Piedmont has filed with the Securities and Exchange Commission ("SEC") a Schedule 14D-9 providing a detailed response to Tender Investors' offer. Piedmont encourages stockholders to read the Schedule 14D-9 before making a decision regarding the offer. Stockholders may review and obtain copies of the Schedule 14D-9 and all amendments thereto free of charge at the SEC's website at and at Piedmont's website at

Please review the Schedule 14D-9 for a complete discussion of the reasons why Piedmont believes the offer is not in the best interests of its stockholders. Some of these reasons are as follows:

  • the fact that the offer price for the Class B-3 common stock represents an 18.5% discount to the current trading price of the Class A common stock on the New York Stock Exchange ("NYSE") ($17.17 per share on August 13, 2010) and the Class B-3 common stock will convert into shares of Class A common stock and will become freely tradable on January 30, 2011;  
  • Piedmont believes that, given the timing of the offer and the offer price, the offer represents an opportunistic attempt to purchase at a price that is significantly less than Piedmont's current Class A common stock price and, as a result, deprive its stockholders who tender shares in the offer of the potential opportunity to realize the full long-term value of their investment in Piedmont;  
  • the fact that (1) the offer is conditioned upon Tender Investors obtaining financing to purchase the shares tendered in the offer, (2) Tender Investors has commitments from its members to finance the purchase of only approximately 20% of the shares sought in the Offer (the "Initial Shares") and (3) if Tender Investors is unable to obtain sufficient additional financing, or if its members default on all or a portion of their commitments, Tender Investors may not be able to pay the offer price for all or a portion of the shares sought in the offer; in addition, Tender Investors has explicitly acknowledged that "Should either the members default on their binding commitments to fund the purchase of the Initial Shares or the Purchaser be unable to obtain additional investments to fund the entire purchase price, Purchaser has no alternative financing plan"; and  
  • the fact that Tender Investors will reduce the offer price by ordinary dividends paid by Piedmont and stockholders who tender shares in the offer will not receive the third quarter $0.315 per common share dividend declared August 10, 2010 by the Board of Directors and payable to shareholders of record on September 15, 2010.

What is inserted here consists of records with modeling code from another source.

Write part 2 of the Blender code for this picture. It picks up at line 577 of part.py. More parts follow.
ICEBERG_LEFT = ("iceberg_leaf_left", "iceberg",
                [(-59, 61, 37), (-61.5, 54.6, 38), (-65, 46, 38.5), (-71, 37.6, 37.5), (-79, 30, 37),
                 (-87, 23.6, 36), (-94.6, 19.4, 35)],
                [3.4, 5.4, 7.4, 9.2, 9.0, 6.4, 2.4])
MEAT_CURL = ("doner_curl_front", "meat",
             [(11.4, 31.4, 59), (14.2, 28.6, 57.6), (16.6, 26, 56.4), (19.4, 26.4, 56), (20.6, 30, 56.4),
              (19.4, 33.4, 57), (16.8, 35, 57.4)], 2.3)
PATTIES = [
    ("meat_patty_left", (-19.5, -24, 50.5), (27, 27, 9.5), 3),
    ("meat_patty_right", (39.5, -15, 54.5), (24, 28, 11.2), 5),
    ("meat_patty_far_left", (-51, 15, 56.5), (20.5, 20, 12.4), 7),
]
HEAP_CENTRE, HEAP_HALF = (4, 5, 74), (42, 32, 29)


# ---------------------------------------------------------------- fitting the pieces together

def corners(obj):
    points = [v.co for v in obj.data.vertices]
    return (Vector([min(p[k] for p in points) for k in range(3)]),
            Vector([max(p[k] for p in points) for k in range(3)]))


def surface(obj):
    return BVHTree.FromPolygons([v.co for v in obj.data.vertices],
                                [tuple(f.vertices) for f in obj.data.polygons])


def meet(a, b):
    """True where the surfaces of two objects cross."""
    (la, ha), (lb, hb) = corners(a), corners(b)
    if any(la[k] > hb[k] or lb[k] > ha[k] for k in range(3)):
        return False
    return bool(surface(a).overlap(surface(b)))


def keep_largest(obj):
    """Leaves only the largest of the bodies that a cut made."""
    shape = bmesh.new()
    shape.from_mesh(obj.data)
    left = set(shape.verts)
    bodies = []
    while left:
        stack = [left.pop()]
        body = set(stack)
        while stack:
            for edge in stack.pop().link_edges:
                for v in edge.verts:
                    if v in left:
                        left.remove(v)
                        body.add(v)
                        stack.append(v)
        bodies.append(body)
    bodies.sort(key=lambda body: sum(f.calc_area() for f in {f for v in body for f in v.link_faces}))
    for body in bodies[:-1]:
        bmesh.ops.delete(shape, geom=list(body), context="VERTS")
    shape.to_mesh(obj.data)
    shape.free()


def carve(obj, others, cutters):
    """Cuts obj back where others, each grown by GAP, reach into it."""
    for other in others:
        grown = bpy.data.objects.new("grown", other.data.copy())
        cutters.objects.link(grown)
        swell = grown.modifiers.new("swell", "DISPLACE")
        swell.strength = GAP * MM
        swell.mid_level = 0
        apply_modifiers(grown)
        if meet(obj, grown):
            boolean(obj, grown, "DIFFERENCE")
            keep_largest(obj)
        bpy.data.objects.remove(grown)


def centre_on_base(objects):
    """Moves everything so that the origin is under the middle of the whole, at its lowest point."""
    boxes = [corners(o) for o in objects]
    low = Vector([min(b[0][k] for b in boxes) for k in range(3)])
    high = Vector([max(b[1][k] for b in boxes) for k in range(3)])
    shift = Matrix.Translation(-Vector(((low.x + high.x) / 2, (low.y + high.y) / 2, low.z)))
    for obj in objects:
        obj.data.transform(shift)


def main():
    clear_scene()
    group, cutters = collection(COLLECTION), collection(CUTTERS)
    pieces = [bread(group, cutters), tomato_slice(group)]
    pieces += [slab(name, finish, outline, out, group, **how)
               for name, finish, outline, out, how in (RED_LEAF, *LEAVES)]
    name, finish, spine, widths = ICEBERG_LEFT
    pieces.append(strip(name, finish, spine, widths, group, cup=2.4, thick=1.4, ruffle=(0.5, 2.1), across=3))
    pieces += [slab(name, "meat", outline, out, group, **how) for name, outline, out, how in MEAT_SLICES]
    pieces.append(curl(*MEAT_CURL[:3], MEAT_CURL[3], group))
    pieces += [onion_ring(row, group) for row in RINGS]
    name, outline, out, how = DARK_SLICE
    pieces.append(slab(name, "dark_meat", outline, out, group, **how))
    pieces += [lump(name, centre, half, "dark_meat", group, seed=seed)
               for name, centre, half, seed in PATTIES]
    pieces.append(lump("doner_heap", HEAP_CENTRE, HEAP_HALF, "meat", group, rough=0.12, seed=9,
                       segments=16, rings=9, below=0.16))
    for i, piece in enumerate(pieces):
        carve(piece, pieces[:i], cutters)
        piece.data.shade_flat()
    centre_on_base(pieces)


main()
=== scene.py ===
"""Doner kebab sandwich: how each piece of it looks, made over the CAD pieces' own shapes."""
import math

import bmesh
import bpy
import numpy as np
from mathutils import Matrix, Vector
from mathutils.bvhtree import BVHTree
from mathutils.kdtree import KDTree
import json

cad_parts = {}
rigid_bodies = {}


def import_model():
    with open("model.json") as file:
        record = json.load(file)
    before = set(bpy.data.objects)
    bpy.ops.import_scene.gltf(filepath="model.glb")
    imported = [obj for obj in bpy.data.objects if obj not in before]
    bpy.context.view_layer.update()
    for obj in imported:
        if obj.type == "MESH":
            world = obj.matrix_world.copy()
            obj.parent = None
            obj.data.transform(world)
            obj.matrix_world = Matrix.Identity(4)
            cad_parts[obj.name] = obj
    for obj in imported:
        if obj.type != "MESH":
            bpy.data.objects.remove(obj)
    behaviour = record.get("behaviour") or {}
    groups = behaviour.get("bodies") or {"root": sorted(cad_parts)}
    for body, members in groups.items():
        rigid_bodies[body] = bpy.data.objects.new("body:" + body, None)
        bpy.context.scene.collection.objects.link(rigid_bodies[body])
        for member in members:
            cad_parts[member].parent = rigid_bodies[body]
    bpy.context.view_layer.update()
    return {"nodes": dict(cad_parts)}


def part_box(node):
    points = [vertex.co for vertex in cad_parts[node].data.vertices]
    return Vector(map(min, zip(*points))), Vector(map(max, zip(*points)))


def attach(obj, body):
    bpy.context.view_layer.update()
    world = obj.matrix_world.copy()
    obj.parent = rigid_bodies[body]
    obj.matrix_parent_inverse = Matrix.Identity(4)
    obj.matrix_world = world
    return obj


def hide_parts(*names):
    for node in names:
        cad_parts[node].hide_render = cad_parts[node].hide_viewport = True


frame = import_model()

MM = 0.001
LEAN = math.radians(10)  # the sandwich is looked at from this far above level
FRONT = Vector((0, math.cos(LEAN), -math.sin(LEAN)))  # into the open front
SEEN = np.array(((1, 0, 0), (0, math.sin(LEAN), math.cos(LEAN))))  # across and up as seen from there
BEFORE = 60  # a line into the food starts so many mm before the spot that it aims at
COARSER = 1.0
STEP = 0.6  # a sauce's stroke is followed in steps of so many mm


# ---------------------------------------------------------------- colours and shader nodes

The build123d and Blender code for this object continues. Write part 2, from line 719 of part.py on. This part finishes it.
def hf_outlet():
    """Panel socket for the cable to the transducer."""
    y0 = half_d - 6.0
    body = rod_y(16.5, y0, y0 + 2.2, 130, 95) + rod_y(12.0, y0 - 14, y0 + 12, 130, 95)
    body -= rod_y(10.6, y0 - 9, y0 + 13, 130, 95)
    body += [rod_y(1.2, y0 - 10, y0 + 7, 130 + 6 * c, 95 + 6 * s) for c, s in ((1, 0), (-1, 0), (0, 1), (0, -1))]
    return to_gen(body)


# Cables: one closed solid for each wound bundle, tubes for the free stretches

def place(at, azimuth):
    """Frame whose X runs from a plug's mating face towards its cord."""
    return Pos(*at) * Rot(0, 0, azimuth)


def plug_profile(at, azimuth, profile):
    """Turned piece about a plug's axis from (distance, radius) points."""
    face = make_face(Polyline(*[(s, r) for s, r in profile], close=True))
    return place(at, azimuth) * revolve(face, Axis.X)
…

On February 10, 2010, Piedmont's Class A common stock began trading on the NYSE. Subject to the provisions of Piedmont's charter, shares of Piedmont's Class B-1, B-2 and B-3 common stock converted or will convert automatically into shares of Piedmont's Class A common stock on a one-for-one basis on August 9, 2010, November 7, 2010 and January 30, 2011, respectively. Piedmont expects that, upon conversion, the shares will become tradable on the NYSE.